FAQ (Frequently Asked Questions)

Got questions? I’ve got answers (mostly, and with a smile!):

  • Can I make this ahead of time? Absolutely! Assemble everything (don’t bake), cover, and refrigerate for up to 24 hours. Just add about 10-15 minutes to the baking time if baking from cold.
  • How long do leftovers last? Tightly covered in the fridge, it’s good for 3-4 days. Perfect for packed lunches!
  • Can I freeze this casserole? Yes! You can freeze it unbaked or after baking and cooling completely. Wrap it tightly in plastic wrap and then foil. Thaw in the fridge overnight before baking (or reheating).
  • What if I don’t have yellow squash? Can I just use all zucchini? Totally! Or vice versa. Use what you’ve got. The flavor will be slightly different, but still delicious.
  • Is it okay to skip the breadcrumbs? You can, but you’ll miss out on that lovely crispy topping and some texture. If you’re gluten-free, use GF breadcrumbs or crushed GF crackers.
  • My casserole looks a bit soggy. What went wrong? You probably didn’t squeeze enough water out of the squash. It’s the most common culprit! Remember, **squeeze like your life depends on it!**
  • Can I use margarine instead of butter? Well, technically yes, but why hurt your soul like that?
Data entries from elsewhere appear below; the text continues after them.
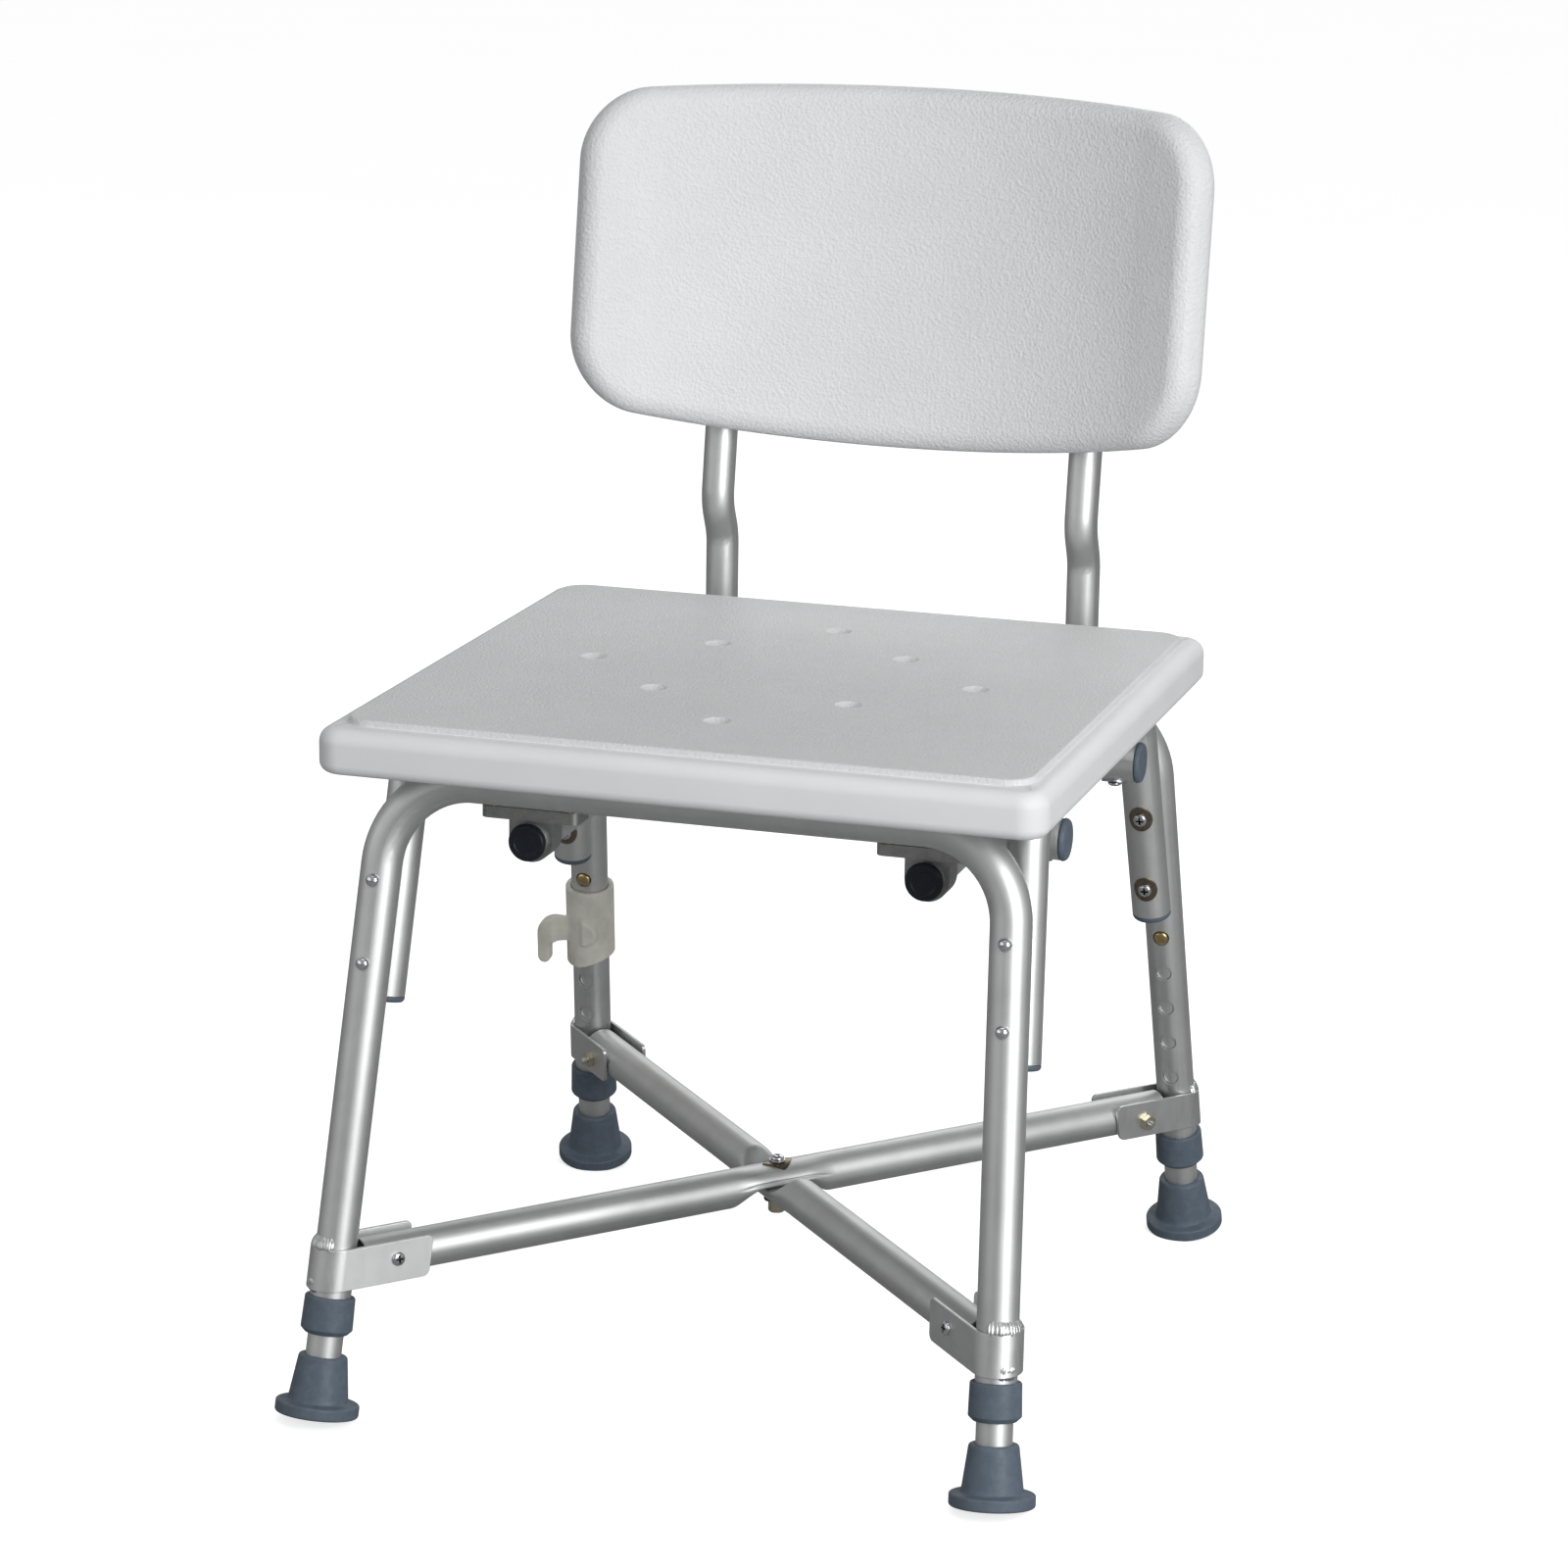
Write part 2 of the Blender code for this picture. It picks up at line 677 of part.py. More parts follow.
def add_backrest():
    middle = Vector((0, BACK_MIDDLE[0], BACK_MIDDLE[1]))
    matrix = Matrix.Translation(middle) @ Matrix.Rotation(-BACK_LEAN, 4, "X")
    back = add_part("backrest", bent_panel_mesh(), "white_plastic", matrix)
    lean = (post_axis(1) - post_axis(0)).normalized()
    for side, label in ((-1, "left"), (1, "right")):
        mirror = Vector((side, 1, 1))
        low = post_axis(SOCKET_BOTTOM_Z) * mirror
        high = post_axis(POST_TOP_Z) * mirror
        tip = high + lean * 0.008
        boss = drills_mesh(f"socket_{label}", [(low, tip, SOCKET_RADIUS)], 20)
        combine(back, add_cutter(f"socket_{label}", boss), "UNION")
        bore = drills_mesh(f"socket_bore_{label}", [(low - lean * 0.06, high + lean * GAP, SLIM + GAP)], 20)
        combine(back, add_cutter(f"socket_bore_{label}", bore), "DIFFERENCE")


# Brace


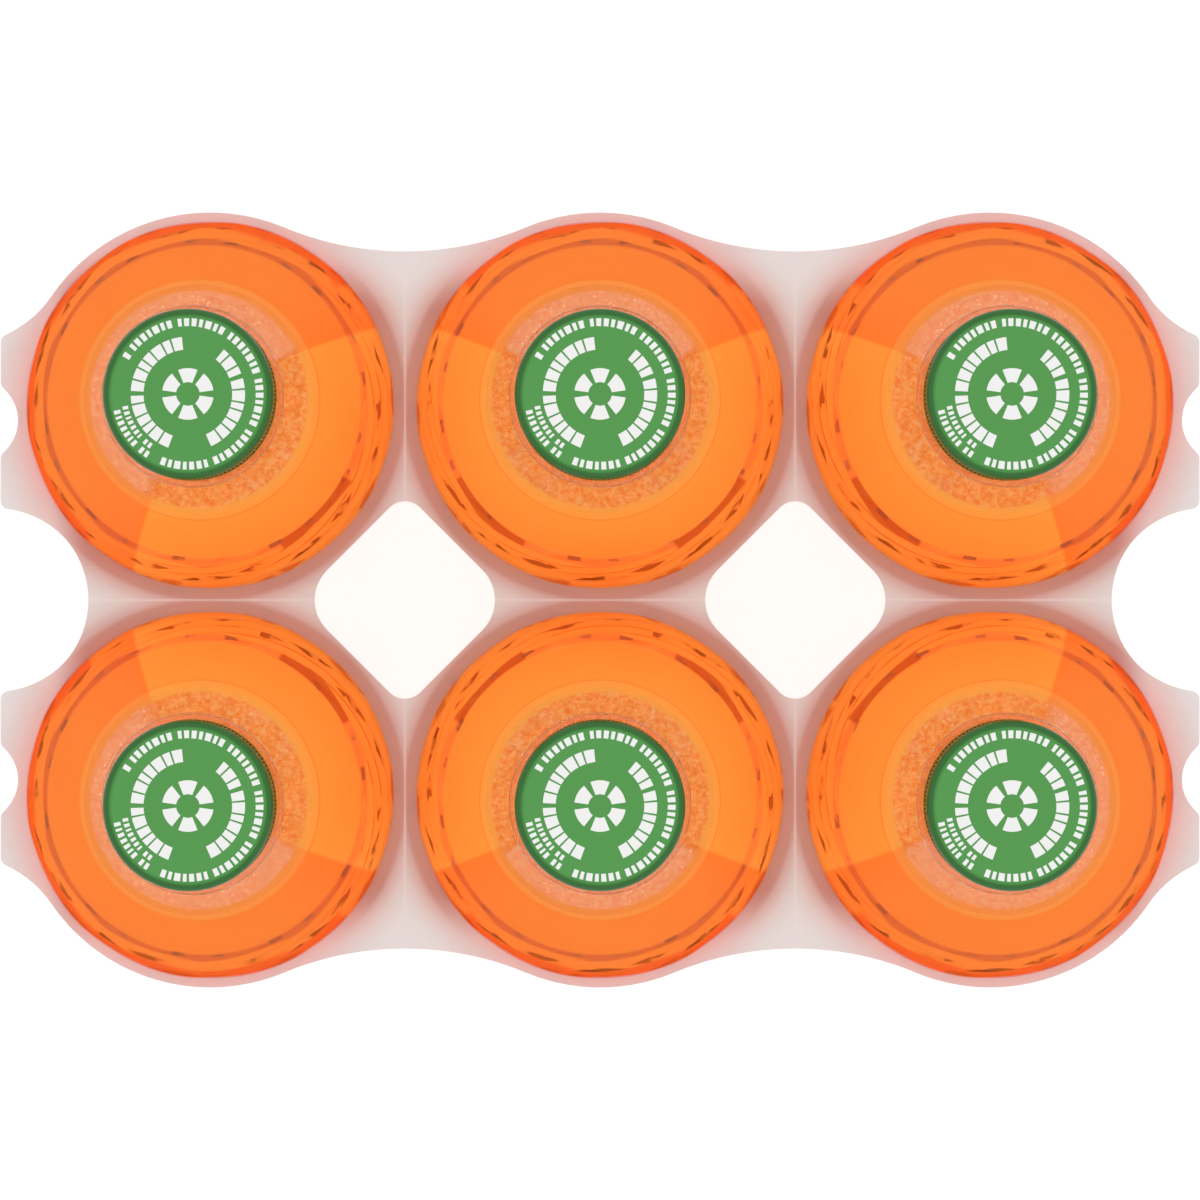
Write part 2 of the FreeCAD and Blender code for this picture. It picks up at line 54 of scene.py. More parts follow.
axes = {number: axisOf(number) for number in bottleNumbers}
pitchX = axes[2][0] - axes[1][0]             # between the columns
pitchY = axes[4][1] - axes[1][1]             # between the rows
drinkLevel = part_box("drink_1")[1][2]
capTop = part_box("cap_1")[1][2]
print("frame loaded: pitch", round(pitchX / mm, 2), round(pitchY / mm, 2))


def linear(hexText):
    # sRGB hex to the linear colour a shader takes
    values = [int(hexText[start:start + 2], 16) / 255 for start in (1, 3, 5)]
    return [v / 12.92 if v <= 0.04045 else ((v + 0.055) / 1.055) ** 2.4 for v in values] + [1]


def addNode(tree, kind, settings=None, inputs=None):
    # one node; an input takes a number, a colour, a socket, or a node for its first output
    node = tree.nodes.new("ShaderNode" + kind)
    for name, setting in (settings or {}).items():
        setattr(node, name, setting)
    for name, source in (inputs or {}).items():
        if isinstance(source, bpy.types.Node):
            source = source.outputs[0]
        if isinstance(source, bpy.types.NodeSocket):
            tree.links.new(source, node.inputs[name])
        else:
            node.inputs[name].default_value = source
    return node


def calc(tree, operation, *values):
    return addNode(tree, "Math", {"operation": operation}, dict(enumerate(values)))


def times(tree, *factors):
    product = factors[0]
    for factor in factors[1:]:
        product = calc(tree, "MULTIPLY", product, factor)
    return product


def softStep(tree, value, start, end):
    # 0 at start and 1 at end, rounded at both; start may be the larger one
    return addNode(tree, "MapRange", {"interpolation_type": "SMOOTHSTEP"},
                   {"Value": value, "From Min": start, "From Max": end})


def between(tree, value, low, high, soft):
    # 1 where value lies from low to high, with soft ends
    return times(tree, softStep(tree, value, low - soft, low + soft),
                 softStep(tree, value, high + soft, high - soft))


def noise(tree, place, size, detail=2.0, roughness=0.5):
    # grain with lumps of about the given size in mm
    return addNode(tree, "TexNoise", {}, {"Vector": place, "Scale": 1 / (size * mm),
                                          "Detail": detail, "Roughness": roughness})


def colourRamp(tree, value, stops):
    # stops are pairs of place and hex colour, or place and amount of grey
    node = addNode(tree, "ValToRGB", {}, {0: value})
    elements = node.color_ramp.elements
    while len(elements) < len(stops):
        elements.new(0.5)
    for element, (place, colour) in zip(elements, stops):
        element.position = place
        element.color = linear(colour) if isinstance(colour, str) else (colour, colour, colour, 1)
    return node


def tint(tree, base, factor, colour):
    # lays a colour over base by factor; inputs 6 and 7 and output 2 are the node's colour sockets
    base, colour = (linear(end) if isinstance(end, str) else end for end in (base, colour))
    mix = addNode(tree, "Mix", {"data_type": "RGBA"}, {"Factor": factor, 6: base, 7: colour})
    return mix.outputs[2]


def roughen(tree, shader, height, strength, depth):
    relief = addNode(tree, "Bump", {}, {"Strength": strength, "Distance": depth * mm, "Height": height})
    tree.links.new(relief.outputs[0], shader.inputs["Normal"])


def newMaterial(name, settings):
    material = bpy.data.materials.new(name)
    material.use_nodes = True
    material.cycles.emission_sampling = "NONE"                 # the soft glows are no lamps, which saves time
    tree = material.node_tree
    shader = tree.nodes["Principled BSDF"]
    for key, setting in settings.items():
        shader.inputs[key].default_value = setting
    return material, tree, shader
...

Butter just brings that unbeatable richness. But if it’s all you’ve got, go for it.

Final Thoughts

See? Told ya it was easy! You just turned some humble squash and zucchini into a star. This casserole is perfect as a side dish, a light lunch, or even a meatless dinner with a big green salad. Now go impress someone—or yourself—with your new culinary skills. You’ve earned it! Seriously, pat yourself on the back. You’re basically a gourmet chef now. Go enjoy your cheesy, comforting masterpiece!